Кстати, вначале было слово “сотворил”. В Библии так и сказано: “Бог сотворил небо и землю”.
Как же человеку не быть автором? Не попытаться из имеющейся в его распоряжении реальности создать какую-то другую.
7.
На этот счет есть еще одно свидетельство. Газета “Волынь” опубликовала письмо “г-жи П”.
Конечно, это Петрашевская. Та самая, что завершает известный нам список участников поездки.
Тоже никакого желания подчеркнуть свою роль. Даже спряталась за заглавной буквой, чтобы не привлекать внимания.

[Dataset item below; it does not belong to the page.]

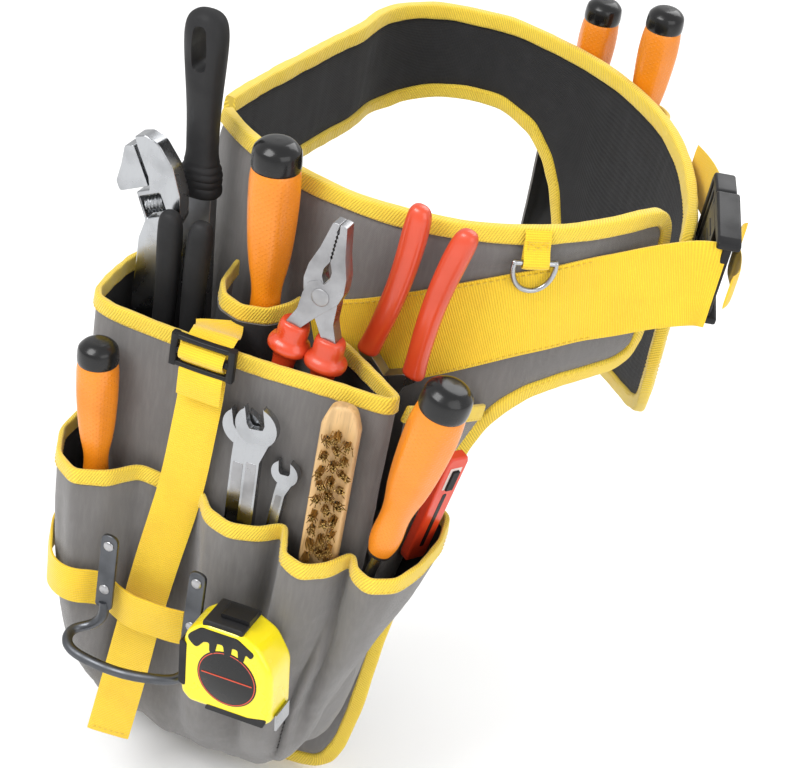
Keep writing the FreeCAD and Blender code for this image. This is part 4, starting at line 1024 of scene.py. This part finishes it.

В самом тексте ее тоже почти нет. Если не считать того, что все это увидено ее глазами.
“Отчего я не доктор!.. Вот тут-то и есть дело. А сколько у нас в Житомире докторов, не имеющих практики и ожидающих карьеры… Сюда бы их… Мне кажется, что я после всего виденного возненавижу все лишнее: ведь это стоит денег, а не лучше ли их отдать на помощь таким горьким страдальцам. Даже муллы и те сидят без хлеба. Но так как они здесь наиболее образованные, то при встрече со мной приветствуют меня: „Здравствуй, сестра милосердная“. Я веду дело свое так: живу в Аднагулове, где у меня устроится 2 столовых… Одна пекарня на 300 чел. Потом езжу в Субханкулово или Нуркеево, Сатыево, Михайловку. Потом приезжаю домой, ем пшенную кашу, выпиваю чашку кофе, затем раздача чая, провизии на другой день, осмотр больных и т. д. Кроме того, записывание расходов. Так изо дня в день. Кругом горе, по ночам снится все пережитое днем”.
Сны, как видите, у всех одинаковые. Пусть сюжеты разные, но тема примерно одна.
К прежнему опыту медичек прибавилось что-то еще. Все же одно дело – сестра милосердия, а другое – милосердная сестра.
Сейчас барышни – милосердные сестры. Недоедая, они думают о том, что разделяют участь подопечных.
Роше тоже написал об отсутствии еды. При этом уточнил, что переживания его спутников не сравнить со страданиями голодающих.
“Живем мы все по татарским деревням, в домах зажиточных татар, которые стараются содрать с нас побольше денег; постоянно ощущаем чувство не то что голода, а недоедания, которое все-таки не имеет ничего общего с недоеданием народа. Встаем мы в пять часов утра и работаем до одиннадцати часов вечера”.